Decentralized curation?

I’m assuming nothing like this exists. I think it is likely a product someone needs to build, but it is possible there is a chilling effect due to concerns about copyright. I’m not sure how to interpret copyright here; it seems like I should be allowed to text-to-speech any text I own, so it seems defensible. Still, maybe this is the sort of product that may be worth leveraging some decentralized tech to build. Write our annotated ePub files to IPFS. Maybe bounties and payments for tasks are paid with cryptocurrencies. I’m just spitballing, but this seems applicable.

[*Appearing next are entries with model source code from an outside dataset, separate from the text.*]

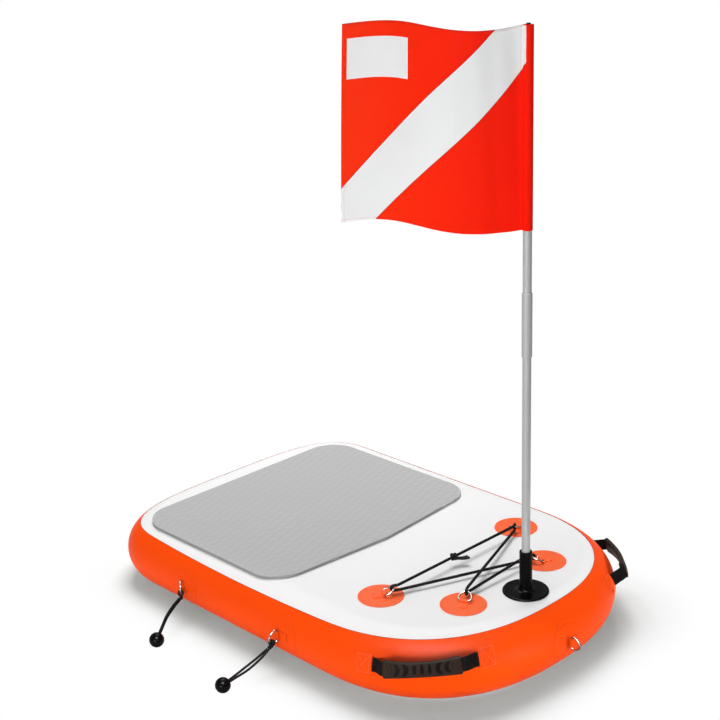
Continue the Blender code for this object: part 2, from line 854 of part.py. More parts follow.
def strap_outline(clearance):
    half = strap_width / 2 + clearance
    rise = strap_thickness / 2 + clearance
    widths = [half * share for share in (-1, -0.5, 0, 0.5, 1)]
    outline = [(width, rise) for width in widths] + [(width, -rise) for width in widths[::-1]]
    return lambda along: outline


def spaced(start, end, count):
    return [start + (end - start) * index / count for index in range(count + 1)]


anchor_envelope = new_cutter("anchor_envelope",
                             board_solid("anchor_envelope", rail_radius + seat_gap + anchor_thickness))
strap_end = anchor_from_middle - anchor_length / 2 + anchor_tuck
strap_foot = handle_span / 2
grip_fore = grip_aft_of_middle - grip_length / 2
grip_aft = grip_aft_of_middle + grip_length / 2
grip_run = spaced(grip_fore, grip_aft, 8)
strap_run = ([-strap_end] + spaced(-strap_foot, grip_fore, 6) + grip_run[1:-1]
             + spaced(grip_aft, strap_foot, 6) + [strap_end])
channel_run = [-strap_end - pocket_clearance] + strap_run[1:-1] + [strap_end + pocket_clearance]
grip_rise = grip_thickness / 2


def grip_outline(along):
    """The grip's bevelled section, widening from its waist to its ends."""
    from_waist = (along - grip_aft_of_middle) / (grip_length / 2)
    grip_across = (grip_waist + (grip_width - grip_waist) * from_waist ** 2) / 2
    return [
        (-grip_across, grip_rise - grip_bevel),
        (grip_bevel - grip_across, grip_rise),
        (grip_across - grip_bevel, grip_rise),
        (grip_across, grip_rise - grip_bevel),
        (grip_across, grip_bevel - grip_rise),
        (grip_across - grip_bevel, -grip_rise),
        (grip_bevel - grip_across, -grip_rise),
        (-grip_across, grip_bevel - grip_rise),
    ]


anchor_corners = [
    (-anchor_length / 2, -anchor_width / 2),
    (anchor_length / 2, -anchor_width / 2),
    (anchor_length / 2, anchor_width / 2),
    (-anchor_length / 2, anchor_width / 2),
]
anchor_outline = rounded(anchor_corners, [anchor_corner] * 4, 3)

for side, side_name in ((-1, "starboard"), (1, "port")):
    strap_name = "handle_strap_" + side_name
    new_part(strap_name, handle_loft(strap_name, side, strap_run, strap_outline(0.0)), black_webbing)
    channel_name = "strap_channel_" + side_name
    channel = new_cutter(channel_name, handle_loft(channel_name, side, channel_run,
                                                   strap_outline(pocket_clearance)))
    grip_name = "handle_grip_" + side_name
    grip = new_part(grip_name, handle_loft(grip_name, side, grip_run, grip_outline),
                    grip_rubber)
    join(grip, channel, "DIFFERENCE")
    for end, end_name in ((-1, "fore"), (1, "aft")):
        spot, normal, aft, up = rail_place(handle_from_bow + end * anchor_from_middle,
                                           strap_angle(end * anchor_from_middle), 0.0, side)
        aft = (aft - up * handle_slant * rail_radius).normalized()
        anchor_name = "handle_anchor_" + end_name + "_" + side_name
        anchor = new_part(anchor_name, plate(anchor_name, [anchor_outline], 2 * cutter_overrun), patch_pvc,
                          frame_at(spot, aft, normal))
        join(anchor, anchor_envelope, "INTERSECT")
        join(anchor, seat_envelope, "DIFFERENCE")
        join(anchor, channel, "DIFFERENCE")


# Mast: a black moulded socket on the deck, two poles joined by a coupling sleeve, and a top cap

mast_place = Matrix.Translation((0, mast_y, deck_height))
socket_profile = [
    (0, socket_floor),
    (socket_bore_radius, socket_floor),
    (socket_bore_radius, socket_height),
    (socket_radius, socket_height),
    (socket_radius, hub_height),
    (hub_radius, flange_thickness),
    (flange_radius - flange_bevel, flange_thickness),
    (flange_radius, flange_thickness - flange_bevel),
    (flange_radius, seat_gap),
    (0, seat_gap),
]
new_part("mast_socket", turned("mast_socket", socket_profile, 32), black_rubber, mast_place)


def tube_profile(inner, outer, low, high):
    return [(inner, high), (outer, high), (outer, low), (inner, low)]


pole_bore = mast_radius - mast_wall
pole_joint = sleeve_bottom + sleeve_length / 2
cap_seat = flag_top - flag_top_hem - mast_clearance - cap_rim
pole_top = cap_seat - mast_clearance
lower_profile = tube_profile(pole_bore, mast_radius, socket_floor + mast_clearance, pole_joint)
new_part("lower_pole", turned("lower_pole", lower_profile), glass_fibre, mast_place)
sleeve_profile = tube_profile(mast_radius + mast_clearance, sleeve_radius, sleeve_bottom,
                              sleeve_bottom + sleeve_length)
new_part("coupling_sleeve", turned("coupling_sleeve", sleeve_profile), glass_fibre, mast_place)
upper_profile = tube_profile(pole_bore, mast_radius, pole_joint + mast_clearance, pole_top)
new_part("upper_pole", turned("upper_pole", upper_profile), glass_fibre, mast_place)
cap_profile = [
    (0, cap_seat + cap_rim + cap_button_height),
    (cap_button_radius, cap_seat + cap_rim + cap_button_height),
    (cap_button_radius, cap_seat + cap_rim),
    (mast_radius, cap_seat + cap_rim),
    (mast_radius, cap_seat),
    (pole_bore - mast_clearance, cap_seat),
    (pole_bore - mast_clearance, cap_seat - cap_plug_length),
    (0, cap_seat - cap_plug_length),
]
new_part("mast_cap", turned("mast_cap", cap_profile), black_rubber, mast_place)


# Flag: one sheet of cloth with a sleeve for the pole, closed over the cap's shoulder

def flag_line(height_share):
    """The sheet's middle line in plan at a share of its height: one full wave along the fly."""
    swing = flag_bottom_swing + (flag_top_swing - flag_bottom_swing) * height_share
    x = 0.0
    y = 0.0
    rows = []
    for step in range(flag_fly_steps * 10 + 1):
        heading = flag_bearing + swing * math.cos(flag_wave_start + 2 * math.pi * step / (flag_fly_steps * 10))
        if step % 10 == 0:
            rows.append((x, y, heading))
        x += math.cos(heading) * flag_fly / (flag_fly_steps * 10)
        y += math.sin(heading) * flag_fly / (flag_fly_steps * 10)
    return rows


def flag_sheet():
    """Front and back faces half a thickness from the middle line, closed all round."""
    sleeve_mid = mast_radius + flag_sleeve_clearance + flag_sleeve_wall / 2
    rings = []
    lines = []
    for row in range(flag_hoist_steps + 1):
        share = row / flag_hoist_steps
        line = flag_line(share)
        first = (sleeve_mid * math.cos(line[0][2]), sleeve_mid * math.sin(line[0][2]), line[0][2])
        lines.append((flag_bottom + flag_hoist * share, [first] + line[1:]))
    for column in range(flag_fly_steps + 1):
        front = []
        back = []
        for height, line in lines:
            x, y, heading = line[column]
            shift_x = -math.sin(heading) * flag_thickness / 2
            shift_y = math.cos(heading) * flag_thickness / 2
            front.append((x + shift_x, y + shift_y, height))
            back.append((x - shift_x, y - shift_y, height))
        rings.append(front + back[::-1])
    mesh = skin_of_rings("flag", rings)
    bm = bmesh.new()
    bm.from_mesh(mesh)
    bmesh.ops.recalc_face_normals(bm, faces=bm.faces)
    bm.to_mesh(mesh)
    bm.free()
    return mesh


sleeve_inner = mast_radius + flag_sleeve_clearance
hole_radius = cap_button_radius + flag_sleeve_clearance
flag_sleeve_profile = [
    (hole_radius, flag_top),
    (sleeve_inner + flag_sleeve_wall, flag_top),
    (sleeve_inner + flag_sleeve_wall, flag_bottom),
    (sleeve_inner, flag_bottom),
    (sleeve_inner, flag_top - flag_top_hem),
    (hole_radius, flag_top - flag_top_hem),
]
flag = new_part("flag", turned("flag", flag_sleeve_profile), flag_cloth, mast_place)
join(flag, new_cutter("flag_sheet", flag_sheet(), mast_place), "UNION")


# Inflation valve: a moulded body through the stern rail, with a poppet stem and a quarter-turn cap

stern_spot, stern_normal, stern_run, stern_up = rail_place(rail_rows[-1][0], math.pi / 2, 0.0, 1)
valve_place = frame_at(stern_spot, (1, 0, 0), stern_normal)
valve_hole = new_cutter("valve_hole", cylinder("valve_hole", valve_barrel_radius + valve_clearance,
                                               -valve_depth - poppet_height - cutter_overrun,
                                               cutter_overrun), valve_place)
join(rail_band, valve_hole, "DIFFERENCE")
join(drop_stitch_core, valve_hole, "DIFFERENCE")
valve_envelope = new_cutter("valve_envelope",
                            board_solid("valve_envelope", rail_radius + seat_gap + valve_flange_height))
valve_body = new_part("valve_body", cylinder("valve_body", valve_flange_radius, -cutter_overrun,
                                             cutter_overrun, 28), valve_plastic, valve_place)
join(valve_body, valve_envelope, "INTERSECT")
join(valve_body, seat_envelope, "DIFFERENCE")
wall_middle = (valve_bore_radius + valve_barrel_radius) / 2
valve_bore = new_cutter("valve_bore", cylinder("valve_bore", wall_middle, -2 * cutter_overrun,
                                               2 * cutter_overrun, 28), valve_place)
join(valve_body, valve_bore, "DIFFERENCE")
barrel_profile = [
    (stem_radius + valve_clearance, valve_floor - valve_depth),
    (valve_bore_radius, valve_floor - valve_depth),
    (valve_bore_radius, valve_rim_height),
    (valve_rim_radius, valve_rim_height),
    (valve_rim_radius, valve_flange_height / 2),
    (valve_barrel_radius, valve_flange_height / 2),
    (valve_barrel_radius, -valve_depth),
    (stem_radius + valve_clearance, -valve_depth),
]
barrel = new_cutter("valve_barrel", turned("valve_barrel", barrel_profile, 28), valve_place)
join(valve_body, barrel, "UNION")
for index in range(4):
    turn = math.pi / 2 * index
    vent_place = valve_place @ Matrix.Translation((valve_vent_circle * math.cos(turn),
                                                   valve_vent_circle * math.sin(turn), 0))
    vent_name = "valve_vent_" + str(index)
    vent = cylinder(vent_name, valve_vent_radius, -valve_depth - cutter_overrun,
                    valve_floor - valve_depth + valve_floor, 12)
    join(valve_body, new_cutter(vent_name, vent, vent_place), "DIFFERENCE")

stem_low = -valve_depth - valve_clearance - poppet_height
stem_profile = [
    (0, -stem_top),
    (stem_button_radius, -stem_top),
    (stem_button_radius, -stem_top - stem_button_height),
    (stem_radius, -stem_top - stem_button_height),
    (stem_radius, stem_low + poppet_height),
    (poppet_radius, stem_low + poppet_height),
    (poppet_radius, stem_low),
    (0, stem_low),
]
new_part("valve_stem", turned("valve_stem", stem_profile, 20), valve_plastic, valve_place)
cap_low = valve_rim_height + valve_clearance
valve_cap_profile = [
    (0, cap_low + cap_height),
    (cap_radius - flange_bevel, cap_low + cap_height),
    (cap_radius, cap_low + cap_height - flange_bevel),
    (cap_radius, cap_low),
    (cap_spigot_radius, cap_low),
    (cap_spigot_radius, cap_low - cap_spigot_depth),
    (cap_spigot_radius - valve_floor / 2, cap_low - cap_spigot_depth),
    (cap_spigot_radius - valve_floor / 2, cap_low + valve_clearance),
    (0, cap_low + valve_clearance),
]
valve_cap = new_part("valve_cap", turned("valve_cap", valve_cap_profile, 28), valve_plastic, valve_place)
cap_bar = box("valve_cap_bar", (-grip_reach, -cap_grip_width / 2, cap_low + cap_height / 2),
              (grip_reach, cap_grip_width / 2, cap_low + cap_height + cap_grip_height))
join(valve_cap, new_cutter("valve_cap_bar", cap_bar, valve_place), "UNION")
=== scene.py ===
"""Inflatable dive flag float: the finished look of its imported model, in a plain pale studio."""
import json
import math

import bmesh
import bpy
import numpy as np
from mathutils import Matrix, Vector

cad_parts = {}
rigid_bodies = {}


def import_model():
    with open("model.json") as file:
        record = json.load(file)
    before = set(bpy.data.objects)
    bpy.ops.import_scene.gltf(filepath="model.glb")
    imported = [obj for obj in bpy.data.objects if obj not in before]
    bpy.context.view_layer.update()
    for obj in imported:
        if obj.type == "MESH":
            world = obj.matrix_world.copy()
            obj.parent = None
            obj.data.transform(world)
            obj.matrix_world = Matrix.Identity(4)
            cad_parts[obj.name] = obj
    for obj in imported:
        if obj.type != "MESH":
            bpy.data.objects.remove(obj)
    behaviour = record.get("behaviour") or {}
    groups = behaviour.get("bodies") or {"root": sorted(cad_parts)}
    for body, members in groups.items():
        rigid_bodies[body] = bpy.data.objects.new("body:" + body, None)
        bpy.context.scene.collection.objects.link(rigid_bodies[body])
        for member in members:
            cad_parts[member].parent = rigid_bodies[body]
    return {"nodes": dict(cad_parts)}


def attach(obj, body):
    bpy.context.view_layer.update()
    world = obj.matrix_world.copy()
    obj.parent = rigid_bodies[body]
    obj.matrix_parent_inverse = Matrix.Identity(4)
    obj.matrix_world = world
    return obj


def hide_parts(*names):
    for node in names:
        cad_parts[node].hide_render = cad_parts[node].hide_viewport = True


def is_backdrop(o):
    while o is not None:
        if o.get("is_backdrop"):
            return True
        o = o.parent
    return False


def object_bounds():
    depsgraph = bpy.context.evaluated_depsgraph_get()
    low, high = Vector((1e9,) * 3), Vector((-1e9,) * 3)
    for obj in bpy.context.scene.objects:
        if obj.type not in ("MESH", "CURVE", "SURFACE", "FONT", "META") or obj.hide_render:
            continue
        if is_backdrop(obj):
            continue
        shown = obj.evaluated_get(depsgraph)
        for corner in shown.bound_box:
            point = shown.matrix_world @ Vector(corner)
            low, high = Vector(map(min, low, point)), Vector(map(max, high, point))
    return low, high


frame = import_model()
packed_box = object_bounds()

# Studio: a pale seamless floor under one overhead softbox that stands a little behind the float, low
# softboxes to starboard and ahead, a dim one behind and one that only gives the cloth its sheen. The
# camera stands off the starboard bow with a medium telephoto lens.

floor_size = 14.0
camera_place = Vector((-1.6897, -1.7270, 1.2852))
camera_look = Vector((0.6551, 0.6804, -0.3284)).normalized()
camera_level = Vector((0.7204, -0.6936, 0.0)).normalized()
camera_roll = math.radians(-1.964)
camera_lens = 73.785
hull_block = (0.20, 0.34, 0.0)
melt_start = 0.085
melt_end = 0.190
paper_glow = 0.05
air_light = 0.28


def paint(code):
    """A hex colour code turned from sRGB to the linear numbers that shaders use."""
    levels = [int(code[place:place + 2], 16) / 255 for place in (1, 3, 5)]
    return tuple(v / 12.92 if v <= 0.04045 else ((v + 0.055) / 1.055) ** 2.4 for v in levels) + (1.0,)


def fill(node, inputs):
    """Sets a node's inputs, or links them to other nodes' outputs, by their names or numbers."""
    for key, value in inputs.items():
        if isinstance(value, bpy.types.NodeSocket):
            node.id_data.links.new(value, node.inputs[key])
        else:
            node.inputs[key].default_value = value


def add_node(tree, kind, inputs=(), out=None, **settings):
    """Adds a shader node with its settings and inputs, and gives the output that is named, or else
    the first one in use."""
    made = tree.nodes.new("ShaderNode" + kind)
    for key, value in settings.items():
        setattr(made, key, value)
    fill(made, dict(inputs))
    return made.outputs[out] if out else next((socket for socket in made.outputs if socket.enabled), None)


def shell(name, points, faces):
    """A mesh from an array of points and an array or list of faces."""
    mesh = bpy.data.meshes.new(name)
    mesh.from_pydata(np.asarray(points, float).reshape(-1, 3).tolist(), [], [list(face) for face in faces])
    return mesh


def into_studio(name, data):
    """A new object in the studio."""
    made = bpy.data.objects.new(name, data)
    studio.collection.objects.link(made)
    return made


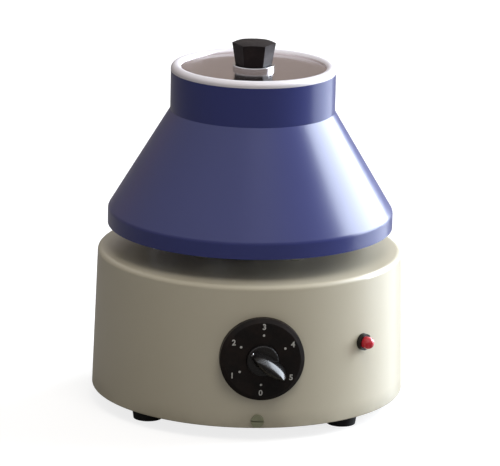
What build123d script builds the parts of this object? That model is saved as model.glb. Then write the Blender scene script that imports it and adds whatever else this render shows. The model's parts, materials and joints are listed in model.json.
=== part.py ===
from build123d import *
import os
from math import atan2, cos, radians, sin, sqrt, tan

# Bench centrifuge for eight 15 ml tubes: a round motor base on four rubber feet, and a
# wind-shielded angle head on the motor's own shaft. Millimetres, +Z up. The origin is on the
# bench, under the shaft. The speed dial faces -Y and the cord gland faces +Y.
# Azimuths are measured from the dial, and they grow towards +X.

os.makedirs("parts", exist_ok=True)

# ---------------------------------------------------------------- driving dimensions

# Base housing: a tapered round shell, open at the bottom
foot_height = 10.0
housing_height = 105.0
housing_bottom_r = 115.5
housing_top_r = 112.4
housing_wall = 2.5
housing_edge_r = 3.5
housing_lip_r = 0.8
deck_hole_r = 14.0

# Bottom pan, its screws and the feet
pan_wall = 1.5
pan_flange_height = 14.0
pan_fit_gap = 0.1
pan_bore_r = 9.0
vent_count = 12
vent_circle_r = 74.0
vent_length = 22.0
vent_width = 5.0
side_screw_count = 3
side_screw_azimuth = -1.2
side_screw_rise = 5.5
side_screw_head_r = 4.75
side_screw_head_height = 1.6
side_screw_r = 2.0
side_screw_reach = 4.0
side_screw_slot = 1.0
side_screw_slot_depth = 1.0
seat_gap = 0.1
foot_circle_r = 95.0
foot_turn_angle = -6.3
foot_half_step_angle = 48.3
foot_top_r = 12.0
foot_tip_r = 10.5
foot_recess_r = 5.0
foot_recess_depth = 4.5
foot_screw_r = 2.0
foot_screw_head_r = 4.0
foot_screw_head_height = 2.2
nut_height = 3.2
nut_corner_r = 4.6
screw_end = 1.0

# Motor: a two-pole universal motor in two end brackets, standing on rubber bobbins
motor_r = 45.0
motor_wall = 4.0
motor_lift = 12.0
bracket_floor = 4.0
lower_bracket_height = 26.0
motor_head_room = 7.0
upper_bracket_height = 28.0
lug_reach = 58.0
lug_width = 16.0
lug_circle_r = 51.5
bobbin_r = 7.0
bobbin_screw_r = 2.5
bobbin_screw_head_r = 4.5
bobbin_screw_head_height = 2.5
through_bolt_r = 1.6
through_bolt_circle_r = 41.0
through_bolt_head_height = 3.0
column_r = 3.8
bracket_edge_r = 2.5
window_count = 8
window_width = 16.0
window_height = 10.0
yoke_thickness = 7.0
pole_width = 16.0
pole_shoe_thickness = 3.8
pole_shoe_angle = 100.0
air_gap = 0.4
coil_band = 5.0
coil_gap = 0.3
coil_corner_r = 5.0
coil_depth = 6.6
through_bolt_head_r = 3.0
through_nut_corner_r = 3.4
shaft_chamfer = 0.6
fan_gap = 1.5
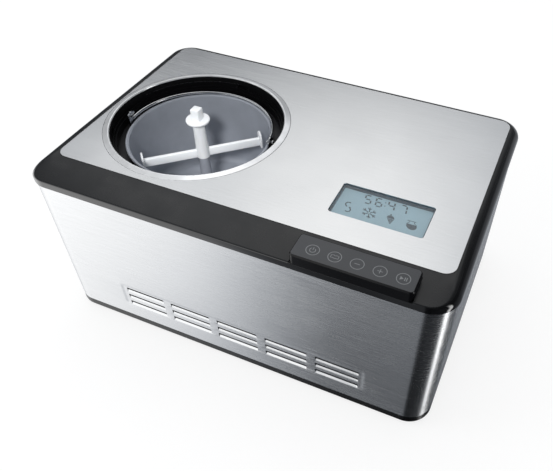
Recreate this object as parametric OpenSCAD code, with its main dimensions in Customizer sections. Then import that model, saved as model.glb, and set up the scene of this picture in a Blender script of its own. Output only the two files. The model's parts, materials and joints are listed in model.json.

I want more audio. I think having high quality audio for as much information as possible would mean that more people could consume more content in general. Better for the world in the same way that open access to academic journals is likely good. I think this sort of product could also push a very comfortable market without much innovation in the right direction. You can get audiobooks that sync with ebooks today from Amazon using their Whispersync product, but it costs a ton and isn’t available for a lot of books. I think a well built, successful, and maybe decentralized text-to-speech audiobook crowdsourcing app could force prices to drop in the rest of the space and maybe inspire more progress on audio as an information format in general.